As mentioned in the previous post we crossed the Channel through the Eurotunnel, which is our favoured way over to France. However, we did try something new this year which we have not used before. These are toll tags. My brother-in-law recommended them and they are brilliant. You have one for each country and they stick onto the windscreen behind the rear view mirror. Then when you approach a motorway toll, instead of stopping and paying (always a hassle in a low right-hand-drive car on the continent, even with a passenger), the tag beeps and the barrier rises (and your bank account is debited). So satisfying to pass the queues of people hunting for change or their mislaid tickets. They are also brilliant for hiding the costs of all of those tolls from you. Normally, after paying, we say to ourselves that we should really try to avoid the toll roads. These things lull you into thinking that they’re free! I daren’t look at the bank account!
It took us three days to get down to Oliva just north of Alicante, stopping at Mâcon and then Figueres. Jacqui thought the road down through France was boring (which it was) so for the return journey we took an extra half day and went via Andorra in the Pyrenees. Our return journey looks a bit odd when plotted on the map but we called in to see some friends in Auvillar and that pulled us a little west. Anyway, the return journey was much more interesting. Some may wonder why we avoid Paris. Lots of people go that way and we have too in the past, but I doubt our marriage could survive another afternoon sat in traffic completely lost on the French equivalent of the M25.
It can never make financial sense to drive to Alicante as opposed to flying and renting a hire car. However, we like the journey and the unexpected things you see on the way. We also like the freedom of being able to change our plans at a moment’s notice and take odd little detours. Here’s a little unplanned detour- well, as you can see we were a little lost somewhere in northern Spain with the snow covered Pyrenees in the distance. That GT86 can go anywhere!
This is the road we should have been on…
We normally take in a motor museum on our trips but alas on this trip we didn’t. However, the Dali Museum in Figueres did yield this little artistic gem.
My photo doesn’t really explain it and neither does this video I suppose, but at least the video shows why it is called the Rainy Taxi.
Oliva, where we have an apartment. There seems to be a good classic car club down the road in Denia. Shame about Brexit.
My son took this photo. No Photoshop involved, just careful positioning of the car and camera. A real crock of gold.

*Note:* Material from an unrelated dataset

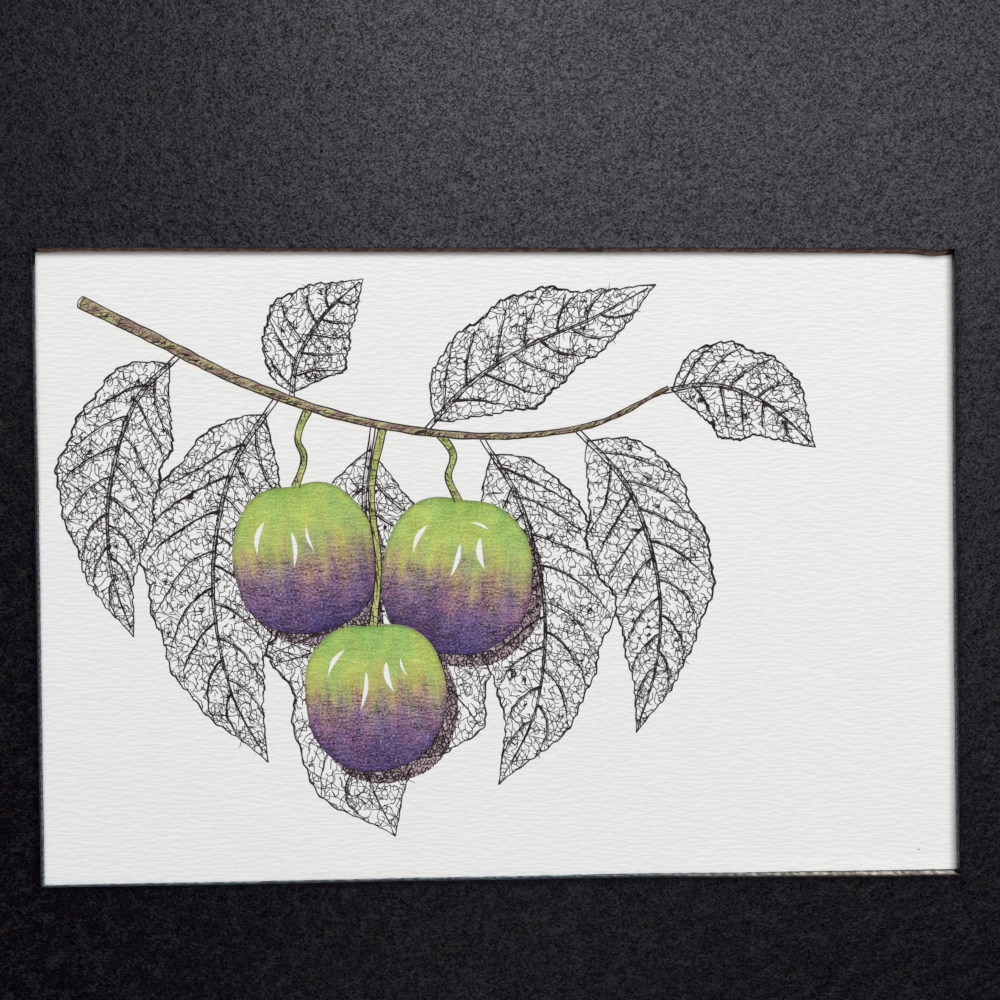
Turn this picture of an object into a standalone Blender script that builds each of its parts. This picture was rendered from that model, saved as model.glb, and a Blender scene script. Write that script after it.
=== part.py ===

On the way home our first stop was in Sitges. This was taken in the morning at the harbour. By lunchtime the scenery was a little different…
We’ve driven over the Pyrenees before but only in the summer and were surprised there was so much snow there still.
On a road trip the music is all important. When I first bought the Giallo I thought the audio unit was very weak and there was also no built-in sat nav so I bought a Clarion NX302E head unit.
This gave me a Bluetooth connection to my phone for Spotify and phone use, a rear view camera and European maps. The sound quality was immediately better, however, the unit really is disappointing. The main problems concern the number of clicks (stabs with your finger on the display) that you have to make to change anything. When you’re driving fast on the wrong side of the road in a foreign country you don’t want to be distracted by a slow reacting interface. The things that irritate me most are that you cannot quickly change the maps from North Up to Direction of Travel Up and you cannot easily zoom in and out. Also, you cannot easily turn the volume off (really! there is no Off button, only a temporary mute button). OK there is a volume off setting, but that is buried deep in the system settings and you cannot navigate to those easily when driving. The radio is ridiculous – there are pre-sets but they are not easy to set (which you need to do when you leave the UK) and there is no auto tuning facility and no tuning knob. The Bluetooth is also flaky and the unit doesn’t fit the dash without spacers either side. Why did I buy it! So, for the next roadtrip in June to Italy I want to get something different. Not sure what yet but it’s sure to have some hard buttons on it, not just virtual buttons and if I cannot get what I want I will ditch the sat nav and use my phone and settle for a good audio system. I’m not sure these all-in-one things are any use at all. Rant over.
Apart from the head unit everything else on the car worked perfectly and it got a lot of admiring looks along the way and favourable comments at service stations. As on previous visits to France and Spain we didn’t see one other GT86 or BRZ. Well, come to think of it we didn’t see one on the way to and from Folkstone either. We saw lots of Porsches and BMWs. Common as muck they are.
So another good trip, but at the end of the journey – What a mess!